ISRAEL MUSIC FESTIVAL: Beersheba Conservatory, October 6

Condensing the years-long Jewish exile, symbolized by the legendary river Sambatyon, into a 30-minute composition is an ambitious and courageous undertaking.

THE MUSETHICA trio performed works by Schubert, Bach and Beethoven at this year’s Voice of Music Festival. (photo credit: GUY KROCCI)
THE MUSETHICA trio performed works by Schubert, Bach and Beethoven at this year’s Voice of Music Festival.
(photo credit: GUY KROCCI)
The premiere of a new Israeli work, Max Stern’s Symphony Beyond the Sambatyon, was performed by the Sinfonietta Beersheba, conducted by Eran Reemy, as part of the Israel Music Festival.

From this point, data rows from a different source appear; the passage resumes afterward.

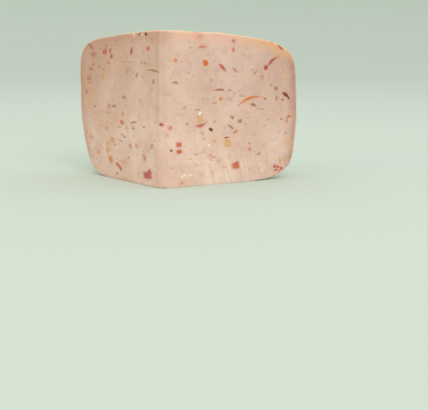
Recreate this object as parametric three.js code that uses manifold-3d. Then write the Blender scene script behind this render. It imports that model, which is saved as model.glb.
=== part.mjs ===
// A quarter wedge of chili cheese, cut from a small round wheel and standing on the wheel's flat foot.
// Millimetres, +Z up. The sharp edge points to -Y, the two cut faces look front left and front right,
// and the round rind is at the back. Chili, herb and skin flakes lie nearly flush in the cut faces,
// and a few show as low bumps through the rind.
import * as THREE from "three";
import { mergeVertices } from "three/addons/utils/BufferGeometryUtils.js";
import Module from "manifold-3d";

const wasm = await Module();
wasm.setup();

// The whole wheel, before it was cut
const WHEEL_HEIGHT = 90;
const WHEEL_RADIUS = 102.5;
const FOOT_RADIUS = 68; // the flat disc that it rests on
const SHOULDER_RADIUS = 98.5; // where the lower shoulder meets the side
const SHOULDER_HEIGHT = 20;
const BELLY_HEIGHT = 50; // height of the widest place
const BROW_RADIUS = 91; // where the upper corner meets the sloping top
const BROW_HEIGHT = 83.2;
const TOP_FLAT_RADIUS = 44; // the nearly level middle of the top
const TOP_CROWN = 0.5; // how far that middle rises to the wheel's axis
const ROUND_STEPS = 144; // facets round the whole wheel

// How the wheel settled and swelled while it drained and ripened
const LEAN = 2; // the rim is this much higher on the -X side, and lower on the +X side
const SLUMP = 6; // how far the foot has crept towards +X
const SLUMP_HEIGHT = 42; // where the creep ends
const SWELL = 0.5; // depth of the slow waves in the rind
const SWELL_WAVES = 5; // waves round the wheel
const SWELL_RISE = 0.11; // how fast the waves change with height, in radians per millimetre

// The cut
const CUT_ANGLE = Math.PI / 2;
const OFF_CENTRE = 4.2; // the knife met this far to the +X side of the wheel's axis
const EDGE_ROUNDING = 2; // the sharp edge, worn soft by handling
const ROUNDING_STEPS = 6;
const BEYOND = 40; // how far the cutting block reaches past the wheel

// Flakes: how deep they sit and how far they stand out of the cut
const FLAKE_DEPTH = 1.2;
const FLAKE_PROUD = 0.4;
const RIND_PROUD = 0.35;
const FACE_MARGIN = 1.6; // bare paste between a flake and the edge of its face
const FLAKE_GAP = 1.4; // least space between two scattered flakes

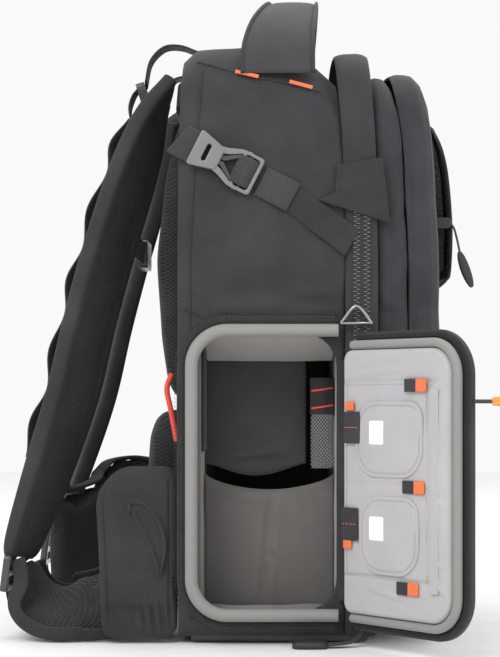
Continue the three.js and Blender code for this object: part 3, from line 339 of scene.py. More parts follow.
def grid_normals(points, wrap):
    """Unit normals of a grid of points by central differences; they point away from the grid's axis."""
    du = np.roll(points, -1, 1) - np.roll(points, 1, 1)
    if not wrap:
        du = np.gradient(points, axis=1)
    dv = np.gradient(points, axis=0)
    return unit(np.cross(dv, du))


SHELL_FOLDS = (  # from (x, z), to (x, z), width, height
    ((-78, 262), (-14, 266), 5.0, 2.2), ((-92, 252), (-62, 244), 5.0, 1.3), ((-14, 262), (31, 261), 4.0, 2.0),
    ((-14, 274), (30, 272), 3.5, 1.6), ((-100, 268), (-78, 250), 4.0, 1.8),
    ((-70, 285), (-20, 300), 8.0, 1.2),
    ((-20, 300), (24, 335), 9.0, -1.0), ((-96, 395), (-40, 420), 10.0, 1.2),
    ((-60, 430), (20, 410), 12.0, -1.0),
    ((-96, 310), (-60, 330), 7.0, 1.0), ((0, 380), (26, 430), 8.0, 1.1))
POCKET_FOLDS = (
    ((56, 300), (74, 318), 5.0, 1.4), ((54, 270), (76, 262), 4.0, 1.3), ((56, 252), (72, 268), 4.0, -1.0),
    ((60, 330), (74, 342), 4.0, 1.0), ((82, 250), (98, 262), 5.0, 1.0), ((80, 330), (96, 352), 6.0, 1.1))


def puffed(points, folds, seed, soft=1.0, fine=0.35, bend=0.0):
    """Moves a grid of body points along its normals: broad unevenness, fine puckers and side folds."""
    normals = grid_normals(points, True)
    if (normals[..., 1] * points[..., 1]).mean() < 0:
        normals = -normals
    lift = soft * ripple(points, 120, seed) + fine * ripple(points, 26, seed + 1)
    side = np.clip(np.abs(normals[..., 1]) * 1.6 - 0.5, 0, 1)
    for a, b, width, height in folds:
        lift = lift + side * crease(points[..., 0], points[..., 2], a, b, width, height)
    return points + normals * (lift + bend)[..., None]


def ring_uv(points):
    """Cloth coordinates in millimetres of a grid: along the ring, and across its rows."""
    u = np.concatenate([np.zeros((len(points), 1)), np.cumsum(
        np.linalg.norm(np.diff(points, axis=1), axis=2), axis=1)], 1)
    step = np.linalg.norm(np.diff(points, axis=0), axis=2).mean(1)
    v = np.broadcast_to(np.concatenate([[0], np.cumsum(step)])[:, None], u.shape)
    return np.stack([u, v], -1).reshape(-1, 2)


RING_COUNT = 360


def make_shell():
    """The main compartment's padded shell, with the side opening cut through its near wall."""
    at = np.concatenate([np.linspace(0, 0.09, 8), np.linspace(0.09, 1, 44)[1:]])
    half = np.interp(at, SHELL_SECTIONS[:, 0], SHELL_SECTIONS[:, 1])
    crest = np.interp(at, SHELL_SECTIONS[:, 0], SHELL_SECTIONS[:, 2])
    outer = np.array([hoop(BODY_HALF_WIDTH * h, BASE_RISE, BODY_HEIGHT * c, 0,
                           between(back_seam, shell_front, a), RING_COUNT) for a, h,
                           c in zip(at, half, crest)])
    outer[:, :, 2] = np.clip(outer[:, :, 2], BASE_RISE, None)
    edge = np.clip(np.minimum(at, 1 - at) / 0.07, 0, 1)[:, None, None]
    floor = np.clip((outer[..., 2:] - 12) / 12, 0, 1)
    outer = outer + (puffed(outer, SHELL_FOLDS, 11) - outer) * edge * floor
    inner_at = np.array([1.0, 0.75, 0.5, 0.25, 0.0])
    inner = np.array([hoop(BODY_HALF_WIDTH * np.interp(a, at, half), BASE_RISE,
                           BODY_HEIGHT * np.interp(a, at, crest),
                           SHELL_WALL, between(back_seam, shell_front, a), RING_COUNT) for a in inner_at])
    grid = np.concatenate([outer, inner])
    uv = ring_uv(grid)
    shell = link_mesh("shell_body", grid.reshape(-1, 3), grid_faces(len(grid), RING_COUNT, True, True), uv)
    tidy(shell)
    outline = rounded_outline(OPENING[0], OPENING[1], OPENING[2], OPENING[3], [OPENING_RADIUS] * 4, 96)
    cut_prism(shell, outline, -190, -120)
    return shell


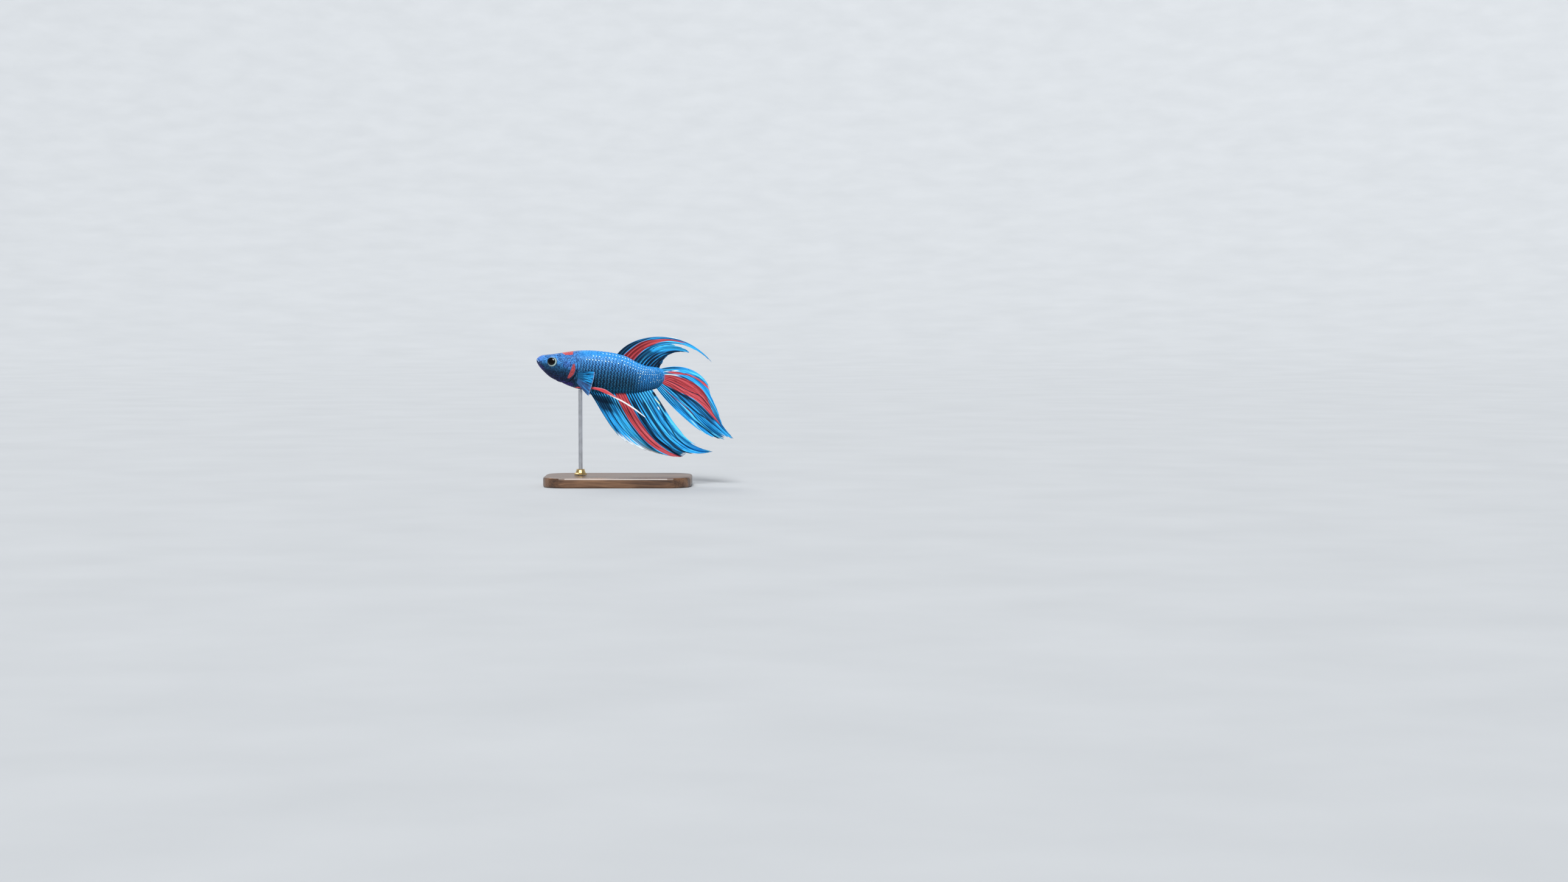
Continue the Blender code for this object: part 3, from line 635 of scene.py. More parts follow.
def line_distance(x, z, line):
    """Distance from an (x, z) polyline."""
    best = np.full(np.shape(x), 1e9)
    for (x0, z0), (x1, z1) in zip(line[:-1], line[1:]):
        dx, dz = x1 - x0, z1 - z0
        t = np.clip(((x - x0) * dx + (z - z0) * dz) / (dx * dx + dz * dz), 0, 1)
        best = np.minimum(best, np.hypot(x - x0 - t * dx, z - z0 - t * dz))
    return best


def gill_distance(x, z):
    """How far a point lies ahead of the gill cover's hind edge, and the edge's strength there."""
    dx, dz = x - GILL_CENTRE[0], z - GILL_CENTRE[1]
    angle = np.degrees(np.arctan2(dz, dx))
    strength = smooth(angle, 62, 36) * smooth(angle, -125, -98)
    return GILL_RADIUS - np.hypot(dx, dz), strength


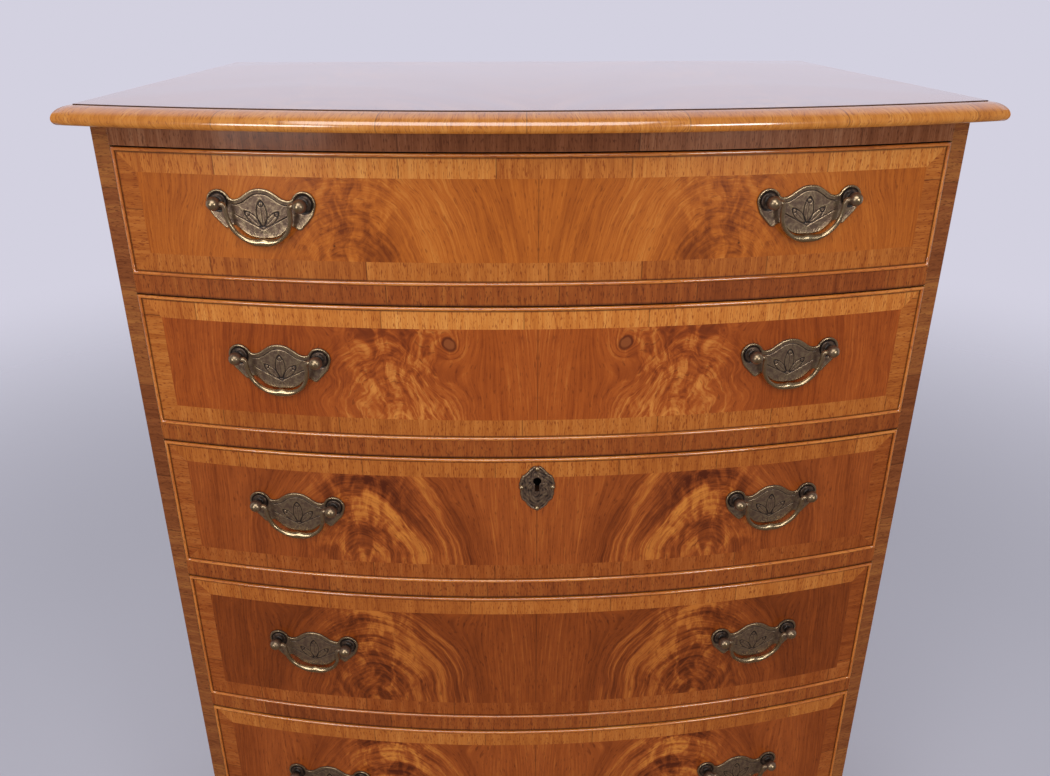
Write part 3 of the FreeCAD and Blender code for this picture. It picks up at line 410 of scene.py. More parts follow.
across = np.unique(np.concatenate([np.linspace(-OPENING_HALF, OPENING_HALF, 97), (-MORTISE_HALF, MORTISE_HALF)]))
front_line, back_line = joined(across, bow(across)), joined(across, RAIL_BACK_Y)
steps_back = np.array([bow(MORTISE_HALF), *MORTISE_Y, RAIL_BACK_Y]) - bow(MORTISE_HALF)
steps_back = (steps_back / steps_back[-1])[:, None, None]
rail_patches = []
for index, low in enumerate(RAIL_LOWS):
    is_frieze = index == len(RAIL_LOWS) - 1
    top = low + (FRIEZE_HIGH if is_frieze else RAIL_HIGH)
    rail_patches.append((*wall(front_line, low, top, 3), int(is_frieze), 1.7 * index))
    rail_patches.append((*wall(back_line, low, top, 3), 2))
    for z in (low, top):
        rows = np.insert(front_line * (1 - steps_back) + back_line * steps_back, 2, z, axis=2)
        out = np.zeros((3, len(across) - 1), bool)
        if index == MORTISED and z == low:
            out[1] = between(across, MORTISE_HALF)
            front_edge, back_edge = rows[1:3, np.abs(across) <= MORTISE_HALF]
            hole = np.concatenate([front_edge, back_edge[::-1], front_edge[:1]])
            rail_patches.append((*wall(hole[:, :2], low, low + MORTISE_HIGH), 2))
            rail_patches.append((*ruled(front_edge + (0, 0, MORTISE_HIGH), back_edge + (0, 0, MORTISE_HIGH)), 2))
        # The first 13 mm of each rail's top and underside, in the gaps, take the dark edge material: painted shade.
        rail_patches.append((rows[:2], rows[:2, :, :2], 3))
        rail_patches.append((rows[1:], rows[1:, :, :2], 2, 0.0, out[1:]))
    for column in (0, -1):
        ends = front_line[column] * (1 - steps_back[:, 0]) + back_line[column] * steps_back[:, 0]
        rail_patches.append((*wall(ends, low, top, 3), 2))
make_piece(
    "front_rails_faced", rail_patches, [rail_facing, frieze_facing, pine_across, painted_gap_shade], replaces=["front_rails"])

# ======== top board
# The top is a softwood board veneered with two mirrored leaves of walnut that meet on the middle line.
# It is French polished to a soft shine, so at a low angle it mirrors the room.
TOP_Y, TOP_RADIUS, TOP_HALF, TOP_BACK_Y = 0.962856, 1.239156, 0.384, 0.2918
TOP_LOW, TOP_HIGH = 1.2104, 1.2264
top_veneer = figured_walnut(
    "walnut_veneer_top_french_polished", 0.2, -0.42, 0.55, ("#4a1e0a", "#7c3f1a", "#9a5722", "#c88c4c"), flame=0.6,
    curl=0.8, edge=0.5, Coat_Weight=1.0, Coat_IOR=1.95)
across = np.linspace(-TOP_HALF, TOP_HALF, 97)
top_front, top_back = joined(across, TOP_Y - np.sqrt(TOP_RADIUS ** 2 - across ** 2)), joined(across, TOP_BACK_Y)
top_patches = []
for z, number in ((TOP_HIGH, 0), (TOP_LOW, 2)):
    grid = ruled(raised(top_front, z), raised(top_back, z), 24)[0]
    top_patches.append((grid, grid[..., :2], number, 5.0))
# The top's front and side edges take the dark edge material: painted shade, which draws a dark line where the moulding
# meets the top.
for plan, number in ((top_front, 1), (top_back, 2), (grid[:, 0, :2], 1), (grid[:, -1, :2], 1)):
    top_patches.append((*wall(plan, TOP_LOW, TOP_HIGH), number))
make_piece(
    "top_board_veneered", top_patches, [top_veneer, painted_gap_shade, pine_across], replaces=["top_board"],
    soften=0.0004)

# ======== top moulding
# A thumb moulding of cross-grained walnut in short lengths runs round the front and sides, mitred at the corners.
# It sits a hair below the top, and hand-rubbed polish has built up on its nose to a warm orange.
thumb_walnut = cross_grained_walnut(
    "walnut_cross_grained_moulding_polished", 0.13, "#95500f", "#bf7422", "#dd9a48", sway=0.014, Coat_Weight=1.0,
    Coat_IOR=2.1)


def moulding(section, half, radius, centre_y, back_y):
    """A section carried round three sides. Section points are (reach out, height). Each point of it runs down the
    left side, along an arc of its own radius, and back up the right side, and the runs meet on the mitres."""
    reach, height = section.T[:, :, None]
    out = half + reach
    corner_y = centre_y - np.sqrt((radius + reach) ** 2 - out ** 2)
    left = joined(-out, back_y + (corner_y - back_y) * np.linspace(0, 1, 33), height)
    x = out * np.linspace(-1, 1, 97)
    front = joined(x, centre_y - np.sqrt((radius + reach) ** 2 - x ** 2), height)
    right = left[:, ::-1] * (-1, 1, 1)
    patches, start = [], 0.0
    for index, grid in enumerate((left, front, right)):
        run = start + lengths(grid[len(grid) // 2])
        start = run[-1]
        patches.append((grid, joined(run, lengths(section)[:, None]), 0, float(index)))
    for column in (left[:, 0], right[:, -1]):
        patches.append((*ruled(column, np.broadcast_to(column.mean(0), column.shape)), 0))
    return patches


turn = np.radians(np.linspace(0, 84, 11))
thumb = [(0.0, 0.0), (0.0115, 0.0), (0.0125, 0.0001), (0.0140, 0.0011), (0.0151, 0.0028)]
thumb += list(zip(0.0155 * np.cos(turn), 0.0045 + 0.0107 * np.sin(turn)))
thumb += [(0.0005, 0.0152), (0.0, 0.0148), (0.0, 0.0)]
make_piece(
    "top_moulding_thumb", moulding(np.array(thumb) + (0, TOP_LOW), TOP_HALF, TOP_RADIUS, TOP_Y, TOP_BACK_Y),
    [thumb_walnut], replaces=["top_moulding"], crease=50)

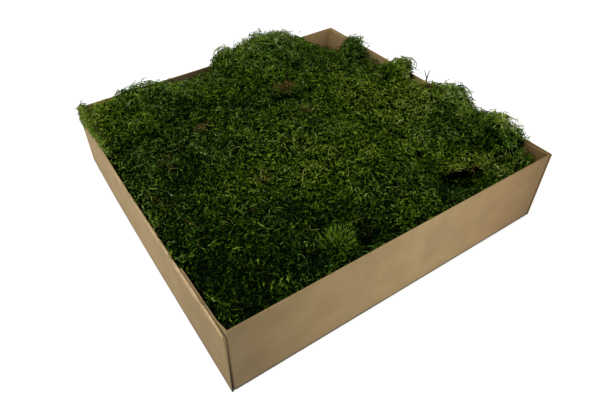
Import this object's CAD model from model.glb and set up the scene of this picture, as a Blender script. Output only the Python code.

Condensing the years-long Jewish exile, symbolized by the legendary river Sambatyon, into a 30-minute composition is an ambitious and courageous undertaking. Stern achieved it with remarkable originality and force of conviction.
The symphony’s first movement, Exile, sounds appropriately mournful and depressive, though mercifully abstaining from sentimentality.
In its mood, though naturally not in its musical style, it is reminiscent of Verdi’s Slave Chorus in his opera Nabucco, gaining in exciting intensity as the piece goes on. Its melodic theme is based on traditional synagogal prayer chant, piyut, not harmonized but treated in a more suitable polyphonic style, expressing profound grief and despair. The middle movement, Penitence, expresses the pain of repentance and supplication via dissonant sound combinations.
The exuberant joy of the final movement, Return, is finally modified by a meditative conclusion, suggesting that perhaps it may all be a matter of mere wishful thinking.
Hopefully, the work will be performed also in regular concert programs, as it deserves, and not only in a festival event.
A short curtain raiser was Alex Wasserman’s Arabesque for strings, the tempo of which radiated restlessness and nervosity.
The concluding Israeli songs were performed by Yaniv d’Or, unfortunately in this small hall through unnecessary electronic amplification that effectively distorted his presumably appealing voice.